While Jefferson did pressure African officials, Ellis said, official acts committed abroad are not covered by the bribery statute.

Jefferson already has served more than the five-year term he was handed on the bribery counts, and the rest of his sentence was set to run concurrently on all charges.

Jefferson’s time served leaves him facing resentencing on one count that still might expose him to extended prison time. But the judge said he should be set free pending a new sentencing hearing set for Dec. 1 because there is no guarantee that he would get a prison term longer than the time he already has served.

The judge also gave the government until Oct. 16 to tell him whether federal prosecutors intend to retry Jefferson on the vacated counts and on what legal grounds. Ellis cautioned in a footnote that either side could appeal his order but that a request for a stay pending appeal would probably not be granted.

Joshua Stueve, a spokesman for the U.S. Attorney’s Office for the Eastern District of Virginia, said they are weighing the decision about retrying Jefferson.

Robert Trout, who represented Jefferson, said defense attorneys were reviewing the judge’s order, but “we are obviously pleased that Judge Ellis has ordered Mr. Jefferson’s immediate release.”

Jefferson's original sentence was the longest ever imposed on a member of Congress for corruption charges.

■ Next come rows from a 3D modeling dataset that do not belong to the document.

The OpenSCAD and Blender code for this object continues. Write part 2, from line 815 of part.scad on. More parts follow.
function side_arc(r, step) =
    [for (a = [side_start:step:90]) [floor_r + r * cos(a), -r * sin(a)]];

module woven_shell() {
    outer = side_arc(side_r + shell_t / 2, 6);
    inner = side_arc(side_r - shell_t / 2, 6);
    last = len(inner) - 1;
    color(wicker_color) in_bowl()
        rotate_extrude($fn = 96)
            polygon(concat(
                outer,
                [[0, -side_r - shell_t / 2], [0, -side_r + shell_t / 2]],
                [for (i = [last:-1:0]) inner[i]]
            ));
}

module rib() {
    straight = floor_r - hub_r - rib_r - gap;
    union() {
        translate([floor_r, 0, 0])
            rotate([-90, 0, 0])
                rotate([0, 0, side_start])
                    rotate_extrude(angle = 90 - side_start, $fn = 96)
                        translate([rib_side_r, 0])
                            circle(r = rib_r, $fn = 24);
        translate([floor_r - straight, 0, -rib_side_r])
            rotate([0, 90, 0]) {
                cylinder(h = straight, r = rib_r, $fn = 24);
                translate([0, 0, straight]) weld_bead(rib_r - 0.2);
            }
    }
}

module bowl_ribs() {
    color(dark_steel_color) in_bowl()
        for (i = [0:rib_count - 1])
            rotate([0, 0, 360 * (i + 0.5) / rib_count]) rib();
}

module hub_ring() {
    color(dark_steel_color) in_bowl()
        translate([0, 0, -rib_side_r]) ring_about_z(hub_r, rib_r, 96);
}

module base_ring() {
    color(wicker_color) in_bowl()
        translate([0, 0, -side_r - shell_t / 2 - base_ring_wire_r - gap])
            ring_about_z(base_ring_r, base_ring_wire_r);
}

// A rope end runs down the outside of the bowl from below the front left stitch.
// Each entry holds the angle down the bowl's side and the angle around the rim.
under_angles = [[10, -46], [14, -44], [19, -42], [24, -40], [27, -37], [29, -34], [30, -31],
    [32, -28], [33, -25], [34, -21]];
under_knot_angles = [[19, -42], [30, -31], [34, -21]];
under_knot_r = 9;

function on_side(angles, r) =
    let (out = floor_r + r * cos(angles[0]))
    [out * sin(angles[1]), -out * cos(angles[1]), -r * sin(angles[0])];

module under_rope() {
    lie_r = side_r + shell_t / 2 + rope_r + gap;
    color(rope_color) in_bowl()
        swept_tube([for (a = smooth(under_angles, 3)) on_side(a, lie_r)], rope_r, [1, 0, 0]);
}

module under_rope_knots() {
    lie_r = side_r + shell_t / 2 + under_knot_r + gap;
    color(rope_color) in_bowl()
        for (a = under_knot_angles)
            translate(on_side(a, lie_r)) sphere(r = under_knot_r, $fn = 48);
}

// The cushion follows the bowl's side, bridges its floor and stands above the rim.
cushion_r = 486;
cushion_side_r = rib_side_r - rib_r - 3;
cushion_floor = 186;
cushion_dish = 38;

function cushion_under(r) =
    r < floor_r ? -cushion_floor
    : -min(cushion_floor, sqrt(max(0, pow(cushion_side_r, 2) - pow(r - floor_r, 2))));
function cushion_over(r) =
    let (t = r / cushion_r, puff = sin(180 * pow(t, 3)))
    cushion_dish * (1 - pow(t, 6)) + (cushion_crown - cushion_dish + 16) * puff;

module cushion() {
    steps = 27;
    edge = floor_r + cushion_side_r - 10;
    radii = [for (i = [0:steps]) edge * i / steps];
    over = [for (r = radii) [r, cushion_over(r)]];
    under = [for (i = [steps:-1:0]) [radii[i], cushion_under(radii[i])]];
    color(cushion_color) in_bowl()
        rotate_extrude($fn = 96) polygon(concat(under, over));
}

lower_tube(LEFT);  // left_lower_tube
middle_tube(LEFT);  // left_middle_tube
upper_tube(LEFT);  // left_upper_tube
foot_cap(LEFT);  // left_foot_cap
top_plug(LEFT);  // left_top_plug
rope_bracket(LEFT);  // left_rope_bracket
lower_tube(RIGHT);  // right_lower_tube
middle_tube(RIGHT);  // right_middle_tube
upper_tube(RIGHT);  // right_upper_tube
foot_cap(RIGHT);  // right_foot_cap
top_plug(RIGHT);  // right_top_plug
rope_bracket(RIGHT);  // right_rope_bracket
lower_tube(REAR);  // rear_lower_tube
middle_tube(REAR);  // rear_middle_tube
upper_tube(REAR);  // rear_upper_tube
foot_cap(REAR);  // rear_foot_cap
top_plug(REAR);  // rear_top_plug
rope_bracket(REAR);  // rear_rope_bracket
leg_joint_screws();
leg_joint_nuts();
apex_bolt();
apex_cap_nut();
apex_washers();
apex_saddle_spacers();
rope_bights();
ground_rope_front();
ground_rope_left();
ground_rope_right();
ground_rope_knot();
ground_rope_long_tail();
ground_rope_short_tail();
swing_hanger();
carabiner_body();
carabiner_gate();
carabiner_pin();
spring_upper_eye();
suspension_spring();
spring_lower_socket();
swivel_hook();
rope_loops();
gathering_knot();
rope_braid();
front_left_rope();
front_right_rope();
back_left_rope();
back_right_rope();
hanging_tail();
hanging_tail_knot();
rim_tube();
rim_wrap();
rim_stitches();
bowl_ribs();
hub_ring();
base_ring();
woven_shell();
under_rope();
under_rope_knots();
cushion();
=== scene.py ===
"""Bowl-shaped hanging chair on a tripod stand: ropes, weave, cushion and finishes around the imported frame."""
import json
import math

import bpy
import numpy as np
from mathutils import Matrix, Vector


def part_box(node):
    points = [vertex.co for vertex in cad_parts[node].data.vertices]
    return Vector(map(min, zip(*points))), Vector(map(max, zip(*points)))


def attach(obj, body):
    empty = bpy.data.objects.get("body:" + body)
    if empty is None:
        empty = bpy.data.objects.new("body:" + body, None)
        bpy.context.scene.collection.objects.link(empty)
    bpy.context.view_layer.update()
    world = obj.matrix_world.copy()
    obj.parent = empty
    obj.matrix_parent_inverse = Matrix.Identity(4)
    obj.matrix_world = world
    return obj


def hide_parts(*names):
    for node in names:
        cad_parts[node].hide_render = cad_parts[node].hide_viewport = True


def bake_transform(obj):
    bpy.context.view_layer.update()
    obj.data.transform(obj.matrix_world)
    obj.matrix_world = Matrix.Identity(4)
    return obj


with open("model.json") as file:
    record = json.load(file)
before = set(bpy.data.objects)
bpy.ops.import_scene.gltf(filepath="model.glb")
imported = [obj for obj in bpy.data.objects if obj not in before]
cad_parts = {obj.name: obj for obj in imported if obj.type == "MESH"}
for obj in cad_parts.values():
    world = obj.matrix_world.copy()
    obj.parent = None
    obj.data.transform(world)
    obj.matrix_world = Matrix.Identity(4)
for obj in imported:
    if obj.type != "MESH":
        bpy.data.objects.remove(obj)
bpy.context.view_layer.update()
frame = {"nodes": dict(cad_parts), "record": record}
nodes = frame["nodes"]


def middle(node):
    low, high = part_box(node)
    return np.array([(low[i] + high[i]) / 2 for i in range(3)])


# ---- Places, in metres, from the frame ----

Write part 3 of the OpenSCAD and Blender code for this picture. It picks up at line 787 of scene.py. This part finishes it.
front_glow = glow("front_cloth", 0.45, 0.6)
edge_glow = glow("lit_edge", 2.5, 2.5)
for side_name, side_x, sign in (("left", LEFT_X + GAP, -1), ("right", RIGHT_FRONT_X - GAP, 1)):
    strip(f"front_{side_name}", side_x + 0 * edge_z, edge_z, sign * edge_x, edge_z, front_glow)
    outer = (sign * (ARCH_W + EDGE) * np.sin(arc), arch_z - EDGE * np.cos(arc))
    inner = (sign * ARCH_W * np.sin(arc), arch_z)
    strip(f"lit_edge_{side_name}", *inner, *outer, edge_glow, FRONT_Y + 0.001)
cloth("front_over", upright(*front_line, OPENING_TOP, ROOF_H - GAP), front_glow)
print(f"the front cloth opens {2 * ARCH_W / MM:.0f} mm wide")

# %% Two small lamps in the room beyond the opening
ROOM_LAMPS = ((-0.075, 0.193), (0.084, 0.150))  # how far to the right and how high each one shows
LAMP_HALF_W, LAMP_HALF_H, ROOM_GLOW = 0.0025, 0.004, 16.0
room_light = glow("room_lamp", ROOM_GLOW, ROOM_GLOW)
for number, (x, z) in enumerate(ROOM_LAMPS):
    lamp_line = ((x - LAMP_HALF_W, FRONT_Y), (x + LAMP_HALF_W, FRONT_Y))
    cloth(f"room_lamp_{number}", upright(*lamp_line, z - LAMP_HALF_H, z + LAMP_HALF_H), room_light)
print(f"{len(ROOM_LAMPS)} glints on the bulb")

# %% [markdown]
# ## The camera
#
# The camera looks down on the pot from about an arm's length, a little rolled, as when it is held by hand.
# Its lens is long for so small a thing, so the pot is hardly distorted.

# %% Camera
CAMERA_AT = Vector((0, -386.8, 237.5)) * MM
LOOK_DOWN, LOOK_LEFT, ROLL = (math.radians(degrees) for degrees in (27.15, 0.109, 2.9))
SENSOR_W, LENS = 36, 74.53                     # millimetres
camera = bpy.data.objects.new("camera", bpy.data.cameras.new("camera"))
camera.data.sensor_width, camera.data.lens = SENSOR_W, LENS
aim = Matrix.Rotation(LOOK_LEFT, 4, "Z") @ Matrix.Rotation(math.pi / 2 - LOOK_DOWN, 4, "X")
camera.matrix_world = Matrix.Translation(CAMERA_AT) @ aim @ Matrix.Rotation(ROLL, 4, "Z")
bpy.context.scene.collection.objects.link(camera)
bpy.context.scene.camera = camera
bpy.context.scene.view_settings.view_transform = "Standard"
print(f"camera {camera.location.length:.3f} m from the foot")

A Kentucky businessman also went to prison for bribing Jefferson, as did a former congressional aide.

Jefferson is one of several politicians to benefit from the Supreme Court’s ruling on McDonnell, which has made it significantly more difficult for prosecutors to prove public corruption.

Former New York State Assembly speaker Sheldon Silver saw his convictions overturned earlier this year, as did former New York State Senate majority leader Dean Skelos. In both cases, an appeals court ruled that jurors had been given too broad a definition of public corruption.

The trial of Sen. Robert Menendez (D-N.J.), taking place in New Jersey, is a test of whether prosecutors can win a corruption conviction under the new standard.